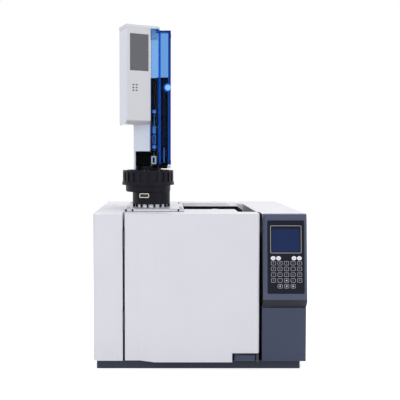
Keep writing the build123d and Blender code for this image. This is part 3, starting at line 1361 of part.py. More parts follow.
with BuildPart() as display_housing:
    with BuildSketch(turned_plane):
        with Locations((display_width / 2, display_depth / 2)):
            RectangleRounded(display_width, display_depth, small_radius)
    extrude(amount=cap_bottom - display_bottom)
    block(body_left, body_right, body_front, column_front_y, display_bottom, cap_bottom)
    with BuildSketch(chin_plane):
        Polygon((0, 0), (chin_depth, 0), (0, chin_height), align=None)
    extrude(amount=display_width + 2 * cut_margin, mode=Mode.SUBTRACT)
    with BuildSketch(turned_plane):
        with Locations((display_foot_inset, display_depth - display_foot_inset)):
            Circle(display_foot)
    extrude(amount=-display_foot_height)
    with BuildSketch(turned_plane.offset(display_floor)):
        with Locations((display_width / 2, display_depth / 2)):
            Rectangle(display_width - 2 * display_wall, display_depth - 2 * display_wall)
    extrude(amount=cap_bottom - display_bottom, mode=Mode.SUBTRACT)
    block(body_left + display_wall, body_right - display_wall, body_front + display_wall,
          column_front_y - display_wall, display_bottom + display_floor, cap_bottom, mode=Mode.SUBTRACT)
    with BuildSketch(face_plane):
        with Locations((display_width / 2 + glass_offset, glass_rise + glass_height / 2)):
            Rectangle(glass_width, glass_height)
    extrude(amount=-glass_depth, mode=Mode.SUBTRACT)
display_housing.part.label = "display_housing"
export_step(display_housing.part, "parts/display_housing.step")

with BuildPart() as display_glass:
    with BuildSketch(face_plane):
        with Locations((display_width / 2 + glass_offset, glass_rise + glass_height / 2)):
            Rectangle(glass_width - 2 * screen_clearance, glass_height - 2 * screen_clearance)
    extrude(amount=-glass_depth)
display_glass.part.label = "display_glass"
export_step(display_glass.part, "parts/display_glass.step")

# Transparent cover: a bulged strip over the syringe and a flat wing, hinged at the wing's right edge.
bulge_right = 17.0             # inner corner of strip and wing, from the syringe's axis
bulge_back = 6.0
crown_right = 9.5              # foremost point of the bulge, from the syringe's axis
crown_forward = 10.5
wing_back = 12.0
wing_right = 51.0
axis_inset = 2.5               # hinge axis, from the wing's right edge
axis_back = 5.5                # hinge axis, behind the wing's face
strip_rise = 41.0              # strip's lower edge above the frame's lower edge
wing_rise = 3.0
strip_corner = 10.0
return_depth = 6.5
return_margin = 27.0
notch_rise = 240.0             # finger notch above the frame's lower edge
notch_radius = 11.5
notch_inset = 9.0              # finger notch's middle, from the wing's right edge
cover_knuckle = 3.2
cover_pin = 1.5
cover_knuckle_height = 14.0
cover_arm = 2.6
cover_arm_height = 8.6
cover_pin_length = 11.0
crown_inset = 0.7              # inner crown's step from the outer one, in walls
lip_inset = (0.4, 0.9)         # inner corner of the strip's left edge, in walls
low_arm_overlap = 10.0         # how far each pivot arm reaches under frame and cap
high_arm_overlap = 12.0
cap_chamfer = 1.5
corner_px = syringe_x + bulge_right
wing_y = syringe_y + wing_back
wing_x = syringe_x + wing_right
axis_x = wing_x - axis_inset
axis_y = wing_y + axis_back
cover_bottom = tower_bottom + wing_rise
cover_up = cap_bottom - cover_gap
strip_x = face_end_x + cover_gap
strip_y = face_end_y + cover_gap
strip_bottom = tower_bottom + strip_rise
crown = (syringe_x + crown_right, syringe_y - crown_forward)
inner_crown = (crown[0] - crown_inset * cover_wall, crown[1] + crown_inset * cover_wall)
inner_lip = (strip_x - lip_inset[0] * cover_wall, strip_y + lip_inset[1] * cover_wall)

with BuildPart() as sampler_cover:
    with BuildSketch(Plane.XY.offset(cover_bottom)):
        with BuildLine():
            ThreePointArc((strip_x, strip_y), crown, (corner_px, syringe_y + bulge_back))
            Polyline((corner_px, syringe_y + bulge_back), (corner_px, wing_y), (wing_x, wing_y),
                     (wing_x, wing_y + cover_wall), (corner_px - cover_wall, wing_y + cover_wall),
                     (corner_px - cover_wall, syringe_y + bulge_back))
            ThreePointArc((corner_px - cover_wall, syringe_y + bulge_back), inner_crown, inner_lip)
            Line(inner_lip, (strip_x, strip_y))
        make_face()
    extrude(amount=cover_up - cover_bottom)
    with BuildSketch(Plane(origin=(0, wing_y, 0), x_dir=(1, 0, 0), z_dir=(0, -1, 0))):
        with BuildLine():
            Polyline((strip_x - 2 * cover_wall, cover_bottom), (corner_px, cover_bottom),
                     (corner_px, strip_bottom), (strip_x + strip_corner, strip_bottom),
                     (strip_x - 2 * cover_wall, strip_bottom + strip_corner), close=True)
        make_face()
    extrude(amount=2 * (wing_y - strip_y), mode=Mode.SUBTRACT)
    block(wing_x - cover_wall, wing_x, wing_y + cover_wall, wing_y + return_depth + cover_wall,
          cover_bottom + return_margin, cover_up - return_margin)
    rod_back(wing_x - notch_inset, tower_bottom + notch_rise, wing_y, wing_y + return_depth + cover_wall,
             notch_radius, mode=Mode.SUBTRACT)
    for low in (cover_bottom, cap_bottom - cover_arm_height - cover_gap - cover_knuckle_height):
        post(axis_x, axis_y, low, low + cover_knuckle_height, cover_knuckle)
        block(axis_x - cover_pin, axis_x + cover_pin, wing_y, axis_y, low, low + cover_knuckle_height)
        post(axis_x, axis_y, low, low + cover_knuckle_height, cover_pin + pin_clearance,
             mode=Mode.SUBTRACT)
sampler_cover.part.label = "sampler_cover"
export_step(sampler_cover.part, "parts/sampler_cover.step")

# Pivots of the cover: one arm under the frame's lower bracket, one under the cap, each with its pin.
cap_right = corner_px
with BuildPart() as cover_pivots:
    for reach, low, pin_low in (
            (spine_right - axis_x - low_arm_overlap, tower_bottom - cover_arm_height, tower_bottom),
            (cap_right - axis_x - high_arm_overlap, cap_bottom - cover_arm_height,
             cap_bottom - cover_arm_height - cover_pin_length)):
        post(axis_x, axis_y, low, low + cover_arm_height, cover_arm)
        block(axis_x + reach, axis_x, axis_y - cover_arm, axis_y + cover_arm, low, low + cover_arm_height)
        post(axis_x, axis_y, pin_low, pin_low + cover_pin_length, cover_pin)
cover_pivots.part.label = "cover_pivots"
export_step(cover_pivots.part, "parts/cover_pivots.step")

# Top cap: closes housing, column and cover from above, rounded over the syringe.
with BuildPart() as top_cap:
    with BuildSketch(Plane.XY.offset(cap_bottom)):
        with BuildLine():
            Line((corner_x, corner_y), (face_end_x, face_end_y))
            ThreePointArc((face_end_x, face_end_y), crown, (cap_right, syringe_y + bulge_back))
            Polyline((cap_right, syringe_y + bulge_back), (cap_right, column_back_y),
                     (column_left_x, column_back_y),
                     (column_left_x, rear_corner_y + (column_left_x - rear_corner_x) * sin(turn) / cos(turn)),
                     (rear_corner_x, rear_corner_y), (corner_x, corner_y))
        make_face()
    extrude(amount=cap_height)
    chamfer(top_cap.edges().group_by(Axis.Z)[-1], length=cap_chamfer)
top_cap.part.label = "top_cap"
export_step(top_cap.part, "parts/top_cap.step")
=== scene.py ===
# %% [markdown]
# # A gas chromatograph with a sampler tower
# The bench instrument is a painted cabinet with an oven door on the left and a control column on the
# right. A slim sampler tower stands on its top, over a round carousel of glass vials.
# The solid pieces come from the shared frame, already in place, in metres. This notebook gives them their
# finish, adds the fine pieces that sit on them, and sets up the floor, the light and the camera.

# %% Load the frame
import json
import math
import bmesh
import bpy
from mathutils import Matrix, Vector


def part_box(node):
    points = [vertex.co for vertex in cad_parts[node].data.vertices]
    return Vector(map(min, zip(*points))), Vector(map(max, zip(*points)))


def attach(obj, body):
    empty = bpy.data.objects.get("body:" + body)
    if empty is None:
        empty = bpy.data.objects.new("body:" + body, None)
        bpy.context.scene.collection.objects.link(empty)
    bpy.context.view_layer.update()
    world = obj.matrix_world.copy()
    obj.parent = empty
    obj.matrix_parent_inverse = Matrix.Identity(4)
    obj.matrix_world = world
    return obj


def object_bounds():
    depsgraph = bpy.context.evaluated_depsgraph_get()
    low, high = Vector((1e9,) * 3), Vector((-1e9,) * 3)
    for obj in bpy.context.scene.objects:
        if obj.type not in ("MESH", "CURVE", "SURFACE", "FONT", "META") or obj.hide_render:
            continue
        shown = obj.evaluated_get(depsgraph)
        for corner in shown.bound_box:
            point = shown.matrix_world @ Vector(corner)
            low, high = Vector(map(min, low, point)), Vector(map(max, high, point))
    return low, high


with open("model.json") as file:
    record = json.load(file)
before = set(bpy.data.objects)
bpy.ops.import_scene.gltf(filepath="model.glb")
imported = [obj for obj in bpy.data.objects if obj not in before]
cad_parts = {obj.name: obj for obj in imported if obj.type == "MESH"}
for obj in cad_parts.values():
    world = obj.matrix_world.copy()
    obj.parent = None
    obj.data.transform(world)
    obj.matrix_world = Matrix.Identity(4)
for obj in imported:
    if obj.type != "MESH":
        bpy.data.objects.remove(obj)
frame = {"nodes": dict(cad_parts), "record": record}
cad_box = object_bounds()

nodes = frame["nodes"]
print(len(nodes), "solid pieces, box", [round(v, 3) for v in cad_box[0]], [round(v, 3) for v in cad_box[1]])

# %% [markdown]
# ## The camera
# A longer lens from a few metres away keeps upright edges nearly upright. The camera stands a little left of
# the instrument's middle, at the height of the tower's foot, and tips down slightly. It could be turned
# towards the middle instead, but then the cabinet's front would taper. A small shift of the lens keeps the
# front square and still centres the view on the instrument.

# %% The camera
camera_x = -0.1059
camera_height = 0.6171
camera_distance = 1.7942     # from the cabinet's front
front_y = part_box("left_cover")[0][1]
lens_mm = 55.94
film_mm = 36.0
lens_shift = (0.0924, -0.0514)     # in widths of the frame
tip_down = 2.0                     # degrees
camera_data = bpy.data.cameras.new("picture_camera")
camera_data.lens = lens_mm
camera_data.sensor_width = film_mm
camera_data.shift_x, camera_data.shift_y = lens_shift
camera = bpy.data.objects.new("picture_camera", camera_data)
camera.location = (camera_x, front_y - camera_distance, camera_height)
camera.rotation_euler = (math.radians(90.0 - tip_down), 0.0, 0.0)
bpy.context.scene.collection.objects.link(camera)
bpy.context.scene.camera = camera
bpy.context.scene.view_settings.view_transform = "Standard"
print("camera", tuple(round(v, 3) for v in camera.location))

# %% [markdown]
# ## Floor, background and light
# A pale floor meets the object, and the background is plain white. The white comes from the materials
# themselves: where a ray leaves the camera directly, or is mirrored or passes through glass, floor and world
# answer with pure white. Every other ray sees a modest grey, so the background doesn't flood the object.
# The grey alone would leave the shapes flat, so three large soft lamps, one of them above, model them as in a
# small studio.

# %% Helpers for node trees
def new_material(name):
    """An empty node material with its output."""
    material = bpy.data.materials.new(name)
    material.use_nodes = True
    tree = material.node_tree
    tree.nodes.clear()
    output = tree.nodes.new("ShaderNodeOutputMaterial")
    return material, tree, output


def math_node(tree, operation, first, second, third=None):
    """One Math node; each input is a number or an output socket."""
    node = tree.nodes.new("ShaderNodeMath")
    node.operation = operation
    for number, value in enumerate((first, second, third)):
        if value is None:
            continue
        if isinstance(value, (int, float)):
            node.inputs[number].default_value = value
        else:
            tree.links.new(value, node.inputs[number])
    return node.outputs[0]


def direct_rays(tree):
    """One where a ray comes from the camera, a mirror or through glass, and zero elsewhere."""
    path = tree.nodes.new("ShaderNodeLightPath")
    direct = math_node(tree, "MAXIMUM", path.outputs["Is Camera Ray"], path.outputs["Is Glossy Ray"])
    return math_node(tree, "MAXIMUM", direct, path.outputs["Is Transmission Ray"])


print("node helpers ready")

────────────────

GIVEN REQUEST: Identify every line holding the word "empty" and copy it out.

WRITTEN RESPONSE:
    empty = bpy.data.objects.get("body:" + body)
    if empty is None:
        empty = bpy.data.objects.new("body:" + body, None)
        bpy.context.scene.collection.objects.link(empty)
    obj.parent = empty
    """An empty node material with its output."""